JSON records of objects -

________________________

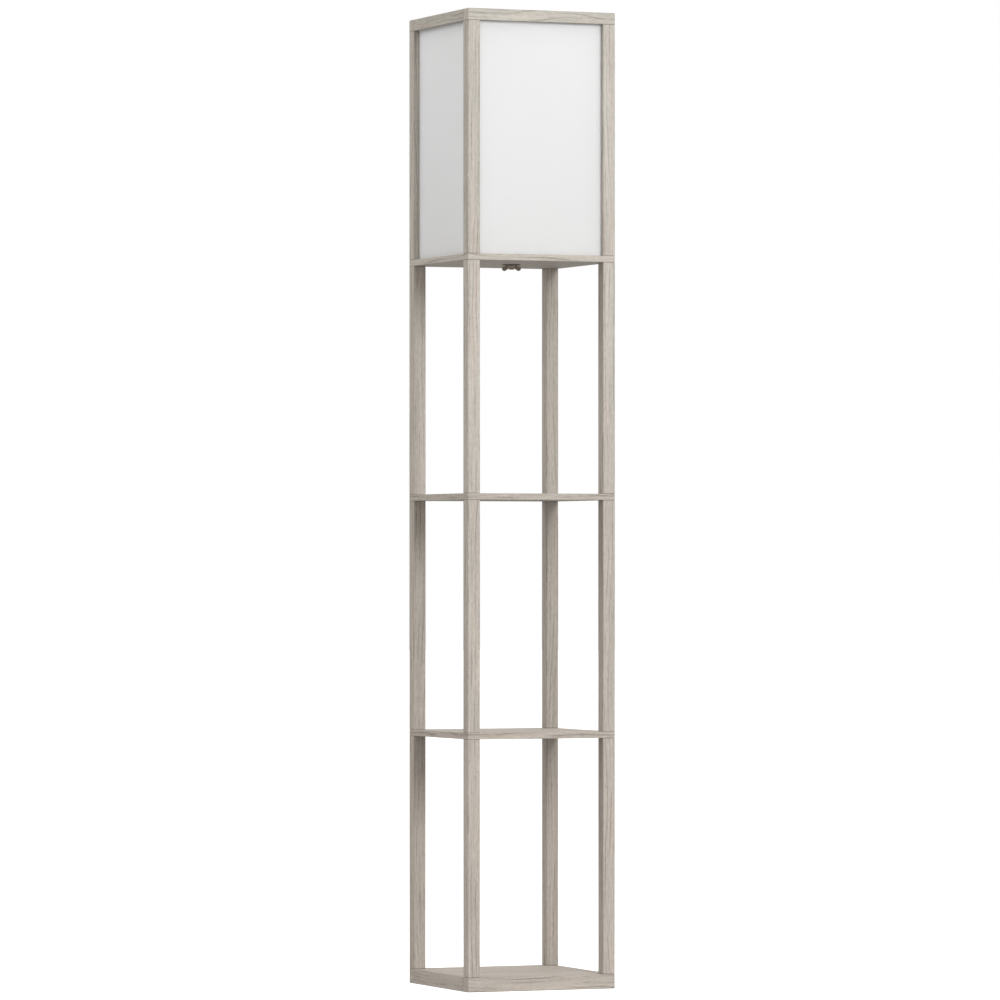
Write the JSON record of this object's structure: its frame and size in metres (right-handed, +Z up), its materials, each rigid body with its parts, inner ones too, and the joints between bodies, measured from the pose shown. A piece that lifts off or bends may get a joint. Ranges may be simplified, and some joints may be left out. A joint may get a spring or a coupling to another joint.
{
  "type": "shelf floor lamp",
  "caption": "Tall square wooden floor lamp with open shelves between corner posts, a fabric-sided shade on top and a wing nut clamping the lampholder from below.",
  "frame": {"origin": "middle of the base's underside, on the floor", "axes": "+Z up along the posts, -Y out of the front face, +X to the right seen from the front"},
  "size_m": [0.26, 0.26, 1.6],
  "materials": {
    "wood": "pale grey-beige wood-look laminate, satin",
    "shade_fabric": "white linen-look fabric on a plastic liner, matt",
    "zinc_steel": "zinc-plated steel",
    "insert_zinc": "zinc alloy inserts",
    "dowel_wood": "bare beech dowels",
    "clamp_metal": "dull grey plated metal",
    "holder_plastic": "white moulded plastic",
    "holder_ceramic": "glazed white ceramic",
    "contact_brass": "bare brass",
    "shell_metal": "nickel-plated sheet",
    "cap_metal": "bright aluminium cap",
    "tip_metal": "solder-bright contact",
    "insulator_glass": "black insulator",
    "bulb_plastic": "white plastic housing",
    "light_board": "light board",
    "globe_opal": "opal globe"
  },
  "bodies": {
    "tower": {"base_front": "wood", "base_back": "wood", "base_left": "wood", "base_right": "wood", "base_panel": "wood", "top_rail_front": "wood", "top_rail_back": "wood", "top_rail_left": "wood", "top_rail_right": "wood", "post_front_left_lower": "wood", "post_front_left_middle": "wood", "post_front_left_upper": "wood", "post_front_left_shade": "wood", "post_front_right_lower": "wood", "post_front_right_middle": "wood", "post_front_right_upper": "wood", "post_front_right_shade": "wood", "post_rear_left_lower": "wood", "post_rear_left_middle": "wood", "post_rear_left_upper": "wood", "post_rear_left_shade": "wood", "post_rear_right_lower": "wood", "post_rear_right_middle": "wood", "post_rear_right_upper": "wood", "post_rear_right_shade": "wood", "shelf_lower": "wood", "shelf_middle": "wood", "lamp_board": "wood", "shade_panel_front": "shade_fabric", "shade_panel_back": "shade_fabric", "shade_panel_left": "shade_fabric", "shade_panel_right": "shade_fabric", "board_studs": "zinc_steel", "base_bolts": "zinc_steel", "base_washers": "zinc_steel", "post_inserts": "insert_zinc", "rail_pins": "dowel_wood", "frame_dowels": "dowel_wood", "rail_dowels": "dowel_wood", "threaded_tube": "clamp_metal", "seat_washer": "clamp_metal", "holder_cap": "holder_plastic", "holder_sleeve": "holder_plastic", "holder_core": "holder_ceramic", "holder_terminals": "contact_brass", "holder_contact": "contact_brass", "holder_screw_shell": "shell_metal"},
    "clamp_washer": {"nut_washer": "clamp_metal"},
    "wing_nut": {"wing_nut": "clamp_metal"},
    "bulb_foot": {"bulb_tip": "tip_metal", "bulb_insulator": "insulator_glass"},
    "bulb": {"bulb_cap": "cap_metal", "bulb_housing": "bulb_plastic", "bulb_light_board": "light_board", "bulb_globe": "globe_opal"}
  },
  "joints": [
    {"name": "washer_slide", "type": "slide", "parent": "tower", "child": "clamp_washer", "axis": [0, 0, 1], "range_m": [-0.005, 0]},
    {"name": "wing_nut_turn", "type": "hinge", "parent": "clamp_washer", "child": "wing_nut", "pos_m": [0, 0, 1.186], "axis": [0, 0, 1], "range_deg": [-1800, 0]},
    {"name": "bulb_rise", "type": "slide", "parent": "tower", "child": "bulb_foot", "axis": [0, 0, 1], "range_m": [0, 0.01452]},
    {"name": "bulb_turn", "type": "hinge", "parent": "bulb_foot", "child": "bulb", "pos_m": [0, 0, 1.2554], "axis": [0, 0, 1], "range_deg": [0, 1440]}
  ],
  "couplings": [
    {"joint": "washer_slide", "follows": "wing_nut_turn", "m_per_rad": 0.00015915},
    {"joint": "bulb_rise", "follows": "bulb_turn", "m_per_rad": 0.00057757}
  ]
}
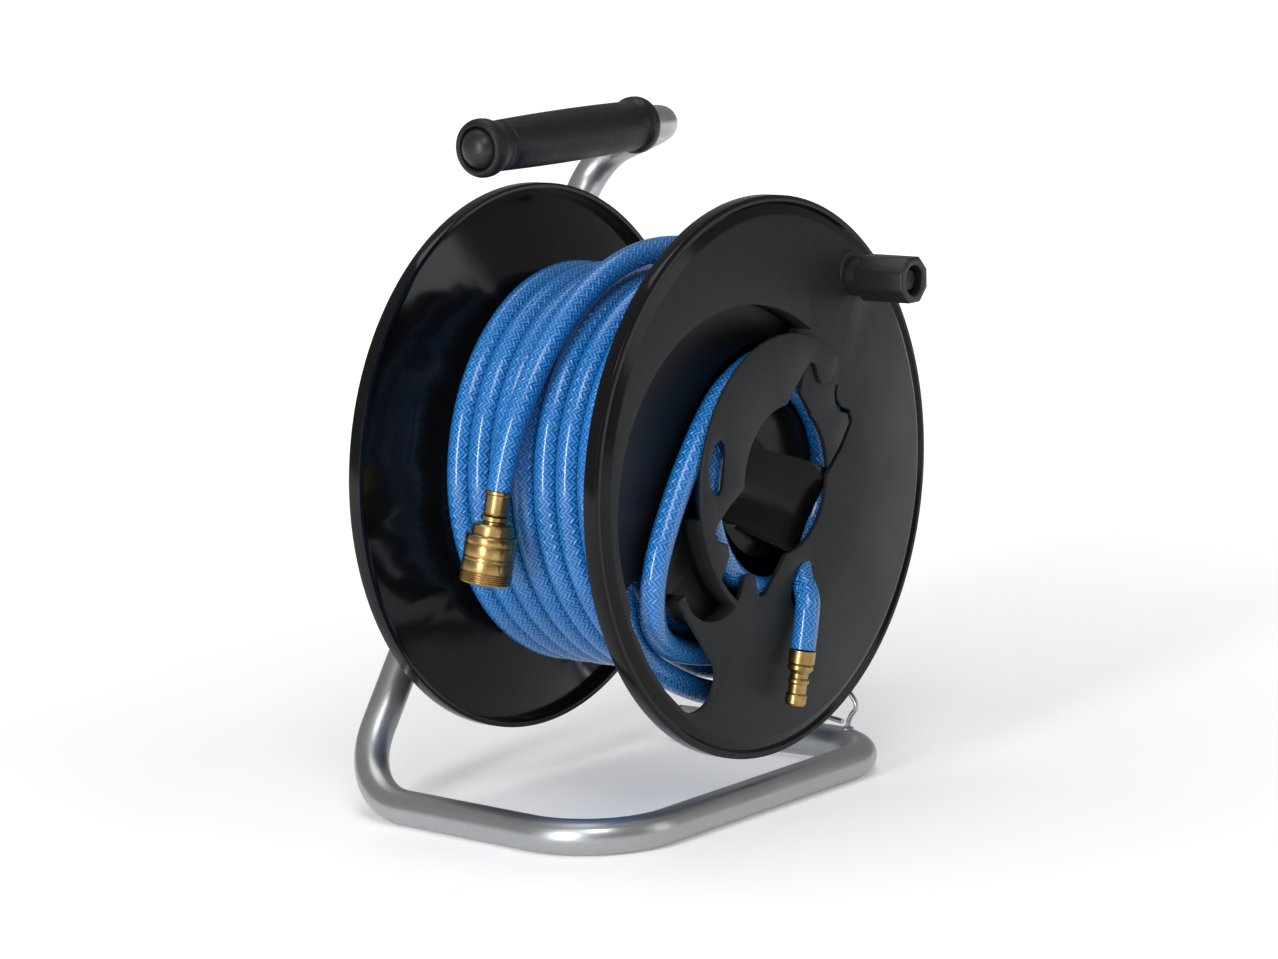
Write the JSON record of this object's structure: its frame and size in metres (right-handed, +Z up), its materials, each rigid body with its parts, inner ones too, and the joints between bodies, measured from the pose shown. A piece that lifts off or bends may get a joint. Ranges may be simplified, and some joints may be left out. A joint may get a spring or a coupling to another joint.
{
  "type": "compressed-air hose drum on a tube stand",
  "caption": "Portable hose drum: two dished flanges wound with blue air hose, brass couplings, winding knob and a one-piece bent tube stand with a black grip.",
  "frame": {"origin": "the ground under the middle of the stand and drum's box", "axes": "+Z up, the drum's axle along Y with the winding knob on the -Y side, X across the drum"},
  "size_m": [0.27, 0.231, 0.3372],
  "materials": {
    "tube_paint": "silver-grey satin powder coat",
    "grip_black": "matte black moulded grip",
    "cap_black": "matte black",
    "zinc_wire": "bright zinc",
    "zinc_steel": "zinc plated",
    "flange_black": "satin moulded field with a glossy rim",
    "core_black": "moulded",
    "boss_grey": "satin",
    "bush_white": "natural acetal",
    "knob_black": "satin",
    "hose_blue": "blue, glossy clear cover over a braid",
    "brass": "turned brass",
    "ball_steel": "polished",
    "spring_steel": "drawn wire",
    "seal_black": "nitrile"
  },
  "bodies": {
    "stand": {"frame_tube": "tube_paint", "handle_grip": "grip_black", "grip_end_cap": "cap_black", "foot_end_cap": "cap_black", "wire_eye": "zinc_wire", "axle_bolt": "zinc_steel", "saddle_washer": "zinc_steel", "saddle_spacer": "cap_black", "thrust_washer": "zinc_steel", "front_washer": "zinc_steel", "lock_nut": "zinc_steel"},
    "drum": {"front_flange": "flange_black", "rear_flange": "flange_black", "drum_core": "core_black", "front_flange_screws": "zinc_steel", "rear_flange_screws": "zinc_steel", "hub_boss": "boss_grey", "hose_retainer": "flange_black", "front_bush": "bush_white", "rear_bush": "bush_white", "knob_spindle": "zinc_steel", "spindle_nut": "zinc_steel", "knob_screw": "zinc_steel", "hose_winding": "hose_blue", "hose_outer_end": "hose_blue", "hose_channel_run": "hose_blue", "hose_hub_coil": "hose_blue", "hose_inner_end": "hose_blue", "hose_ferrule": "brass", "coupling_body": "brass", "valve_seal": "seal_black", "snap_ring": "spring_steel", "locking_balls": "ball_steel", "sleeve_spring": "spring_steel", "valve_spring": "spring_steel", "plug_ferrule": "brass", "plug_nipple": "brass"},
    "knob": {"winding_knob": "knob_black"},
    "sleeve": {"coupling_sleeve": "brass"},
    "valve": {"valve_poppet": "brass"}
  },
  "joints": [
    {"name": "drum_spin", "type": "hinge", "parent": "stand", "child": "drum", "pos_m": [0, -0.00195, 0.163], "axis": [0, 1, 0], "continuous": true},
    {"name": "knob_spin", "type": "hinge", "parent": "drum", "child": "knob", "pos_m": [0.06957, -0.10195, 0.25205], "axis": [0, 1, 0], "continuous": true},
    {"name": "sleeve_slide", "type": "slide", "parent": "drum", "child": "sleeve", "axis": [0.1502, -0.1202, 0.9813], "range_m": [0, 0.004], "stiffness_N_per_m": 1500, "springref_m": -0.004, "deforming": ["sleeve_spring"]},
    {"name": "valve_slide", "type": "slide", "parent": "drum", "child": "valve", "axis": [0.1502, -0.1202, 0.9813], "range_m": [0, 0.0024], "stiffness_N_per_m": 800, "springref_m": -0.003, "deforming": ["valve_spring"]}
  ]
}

________________________

TASK - Write out the full listing, keeping every line exactly as it is.

TASK RESULT -
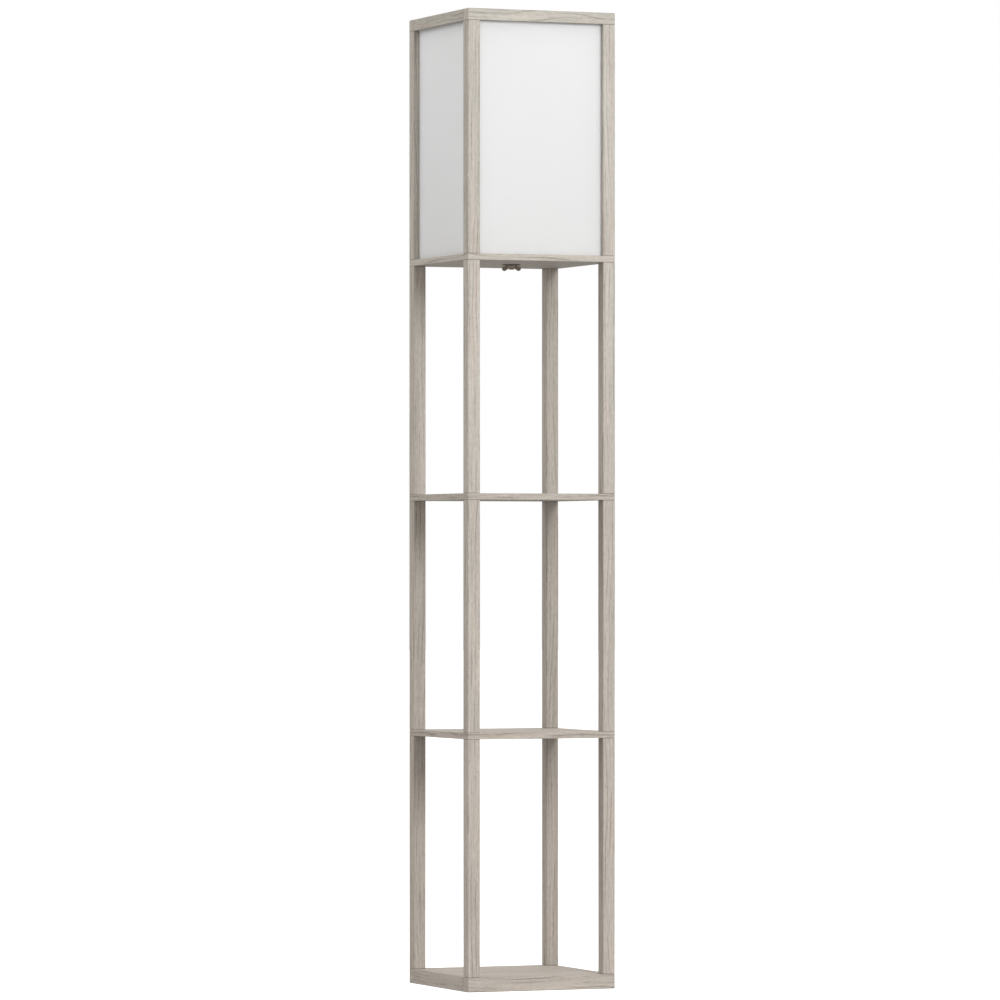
Write the JSON record of this object's structure: its frame and size in metres (right-handed, +Z up), its materials, each rigid body with its parts, inner ones too, and the joints between bodies, measured from the pose shown. A piece that lifts off or bends may get a joint. Ranges may be simplified, and some joints may be left out. A joint may get a spring or a coupling to another joint.
{
  "type": "shelf floor lamp",
  "caption": "Tall square wooden floor lamp with open shelves between corner posts, a fabric-sided shade on top and a wing nut clamping the lampholder from below.",
  "frame": {"origin": "middle of the base's underside, on the floor", "axes": "+Z up along the posts, -Y out of the front face, +X to the right seen from the front"},
  "size_m": [0.26, 0.26, 1.6],
  "materials": {
    "wood": "pale grey-beige wood-look laminate, satin",
    "shade_fabric": "white linen-look fabric on a plastic liner, matt",
    "zinc_steel": "zinc-plated steel",
    "insert_zinc": "zinc alloy inserts",
    "dowel_wood": "bare beech dowels",
    "clamp_metal": "dull grey plated metal",
    "holder_plastic": "white moulded plastic",
    "holder_ceramic": "glazed white ceramic",
    "contact_brass": "bare brass",
    "shell_metal": "nickel-plated sheet",
    "cap_metal": "bright aluminium cap",
    "tip_metal": "solder-bright contact",
    "insulator_glass": "black insulator",
    "bulb_plastic": "white plastic housing",
    "light_board": "light board",
    "globe_opal": "opal globe"
  },
  "bodies": {
    "tower": {"base_front": "wood", "base_back": "wood", "base_left": "wood", "base_right": "wood", "base_panel": "wood", "top_rail_front": "wood", "top_rail_back": "wood", "top_rail_left": "wood", "top_rail_right": "wood", "post_front_left_lower": "wood", "post_front_left_middle": "wood", "post_front_left_upper": "wood", "post_front_left_shade": "wood", "post_front_right_lower": "wood", "post_front_right_middle": "wood", "post_front_right_upper": "wood", "post_front_right_shade": "wood", "post_rear_left_lower": "wood", "post_rear_left_middle": "wood", "post_rear_left_upper": "wood", "post_rear_left_shade": "wood", "post_rear_right_lower": "wood", "post_rear_right_middle": "wood", "post_rear_right_upper": "wood", "post_rear_right_shade": "wood", "shelf_lower": "wood", "shelf_middle": "wood", "lamp_board": "wood", "shade_panel_front": "shade_fabric", "shade_panel_back": "shade_fabric", "shade_panel_left": "shade_fabric", "shade_panel_right": "shade_fabric", "board_studs": "zinc_steel", "base_bolts": "zinc_steel", "base_washers": "zinc_steel", "post_inserts": "insert_zinc", "rail_pins": "dowel_wood", "frame_dowels": "dowel_wood", "rail_dowels": "dowel_wood", "threaded_tube": "clamp_metal", "seat_washer": "clamp_metal", "holder_cap": "holder_plastic", "holder_sleeve": "holder_plastic", "holder_core": "holder_ceramic", "holder_terminals": "contact_brass", "holder_contact": "contact_brass", "holder_screw_shell": "shell_metal"},
    "clamp_washer": {"nut_washer": "clamp_metal"},
    "wing_nut": {"wing_nut": "clamp_metal"},
    "bulb_foot": {"bulb_tip": "tip_metal", "bulb_insulator": "insulator_glass"},
    "bulb": {"bulb_cap": "cap_metal", "bulb_housing": "bulb_plastic", "bulb_light_board": "light_board", "bulb_globe": "globe_opal"}
  },
  "joints": [
    {"name": "washer_slide", "type": "slide", "parent": "tower", "child": "clamp_washer", "axis": [0, 0, 1], "range_m": [-0.005, 0]},
    {"name": "wing_nut_turn", "type": "hinge", "parent": "clamp_washer", "child": "wing_nut", "pos_m": [0, 0, 1.186], "axis": [0, 0, 1], "range_deg": [-1800, 0]},
    {"name": "bulb_rise", "type": "slide", "parent": "tower", "child": "bulb_foot", "axis": [0, 0, 1], "range_m": [0, 0.01452]},
    {"name": "bulb_turn", "type": "hinge", "parent": "bulb_foot", "child": "bulb", "pos_m": [0, 0, 1.2554], "axis": [0, 0, 1], "range_deg": [0, 1440]}
  ],
  "couplings": [
    {"joint": "washer_slide", "follows": "wing_nut_turn", "m_per_rad": 0.00015915},
    {"joint": "bulb_rise", "follows": "bulb_turn", "m_per_rad": 0.00057757}
  ]
}
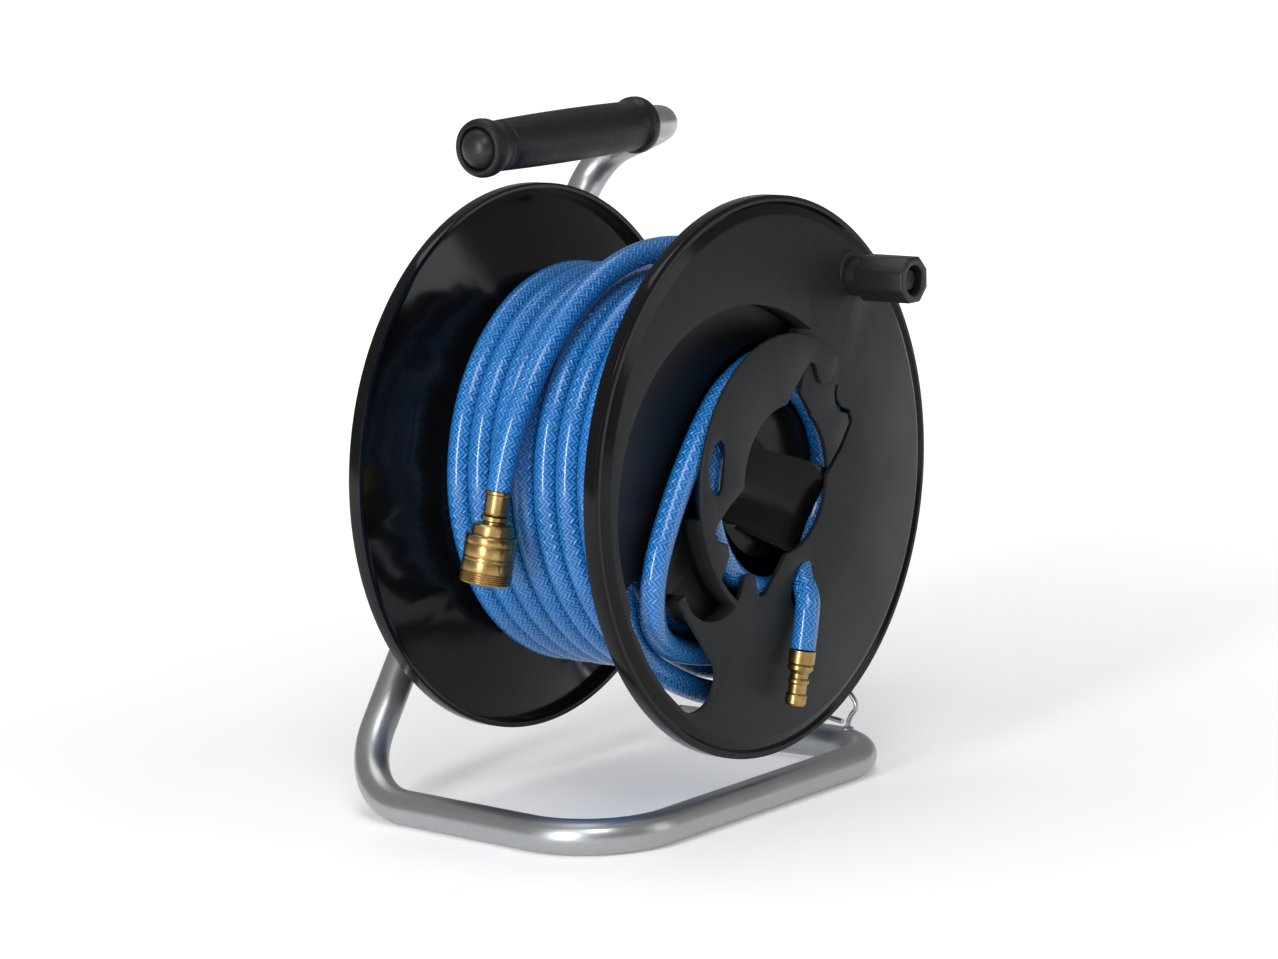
Write the JSON record of this object's structure: its frame and size in metres (right-handed, +Z up), its materials, each rigid body with its parts, inner ones too, and the joints between bodies, measured from the pose shown. A piece that lifts off or bends may get a joint. Ranges may be simplified, and some joints may be left out. A joint may get a spring or a coupling to another joint.
{
  "type": "compressed-air hose drum on a tube stand",
  "caption": "Portable hose drum: two dished flanges wound with blue air hose, brass couplings, winding knob and a one-piece bent tube stand with a black grip.",
  "frame": {"origin": "the ground under the middle of the stand and drum's box", "axes": "+Z up, the drum's axle along Y with the winding knob on the -Y side, X across the drum"},
  "size_m": [0.27, 0.231, 0.3372],
  "materials": {
    "tube_paint": "silver-grey satin powder coat",
    "grip_black": "matte black moulded grip",
    "cap_black": "matte black",
    "zinc_wire": "bright zinc",
    "zinc_steel": "zinc plated",
    "flange_black": "satin moulded field with a glossy rim",
    "core_black": "moulded",
    "boss_grey": "satin",
    "bush_white": "natural acetal",
    "knob_black": "satin",
    "hose_blue": "blue, glossy clear cover over a braid",
    "brass": "turned brass",
    "ball_steel": "polished",
    "spring_steel": "drawn wire",
    "seal_black": "nitrile"
  },
  "bodies": {
    "stand": {"frame_tube": "tube_paint", "handle_grip": "grip_black", "grip_end_cap": "cap_black", "foot_end_cap": "cap_black", "wire_eye": "zinc_wire", "axle_bolt": "zinc_steel", "saddle_washer": "zinc_steel", "saddle_spacer": "cap_black", "thrust_washer": "zinc_steel", "front_washer": "zinc_steel", "lock_nut": "zinc_steel"},
    "drum": {"front_flange": "flange_black", "rear_flange": "flange_black", "drum_core": "core_black", "front_flange_screws": "zinc_steel", "rear_flange_screws": "zinc_steel", "hub_boss": "boss_grey", "hose_retainer": "flange_black", "front_bush": "bush_white", "rear_bush": "bush_white", "knob_spindle": "zinc_steel", "spindle_nut": "zinc_steel", "knob_screw": "zinc_steel", "hose_winding": "hose_blue", "hose_outer_end": "hose_blue", "hose_channel_run": "hose_blue", "hose_hub_coil": "hose_blue", "hose_inner_end": "hose_blue", "hose_ferrule": "brass", "coupling_body": "brass", "valve_seal": "seal_black", "snap_ring": "spring_steel", "locking_balls": "ball_steel", "sleeve_spring": "spring_steel", "valve_spring": "spring_steel", "plug_ferrule": "brass", "plug_nipple": "brass"},
    "knob": {"winding_knob": "knob_black"},
    "sleeve": {"coupling_sleeve": "brass"},
    "valve": {"valve_poppet": "brass"}
  },
  "joints": [
    {"name": "drum_spin", "type": "hinge", "parent": "stand", "child": "drum", "pos_m": [0, -0.00195, 0.163], "axis": [0, 1, 0], "continuous": true},
    {"name": "knob_spin", "type": "hinge", "parent": "drum", "child": "knob", "pos_m": [0.06957, -0.10195, 0.25205], "axis": [0, 1, 0], "continuous": true},
    {"name": "sleeve_slide", "type": "slide", "parent": "drum", "child": "sleeve", "axis": [0.1502, -0.1202, 0.9813], "range_m": [0, 0.004], "stiffness_N_per_m": 1500, "springref_m": -0.004, "deforming": ["sleeve_spring"]},
    {"name": "valve_slide", "type": "slide", "parent": "drum", "child": "valve", "axis": [0.1502, -0.1202, 0.9813], "range_m": [0, 0.0024], "stiffness_N_per_m": 800, "springref_m": -0.003, "deforming": ["valve_spring"]}
  ]
}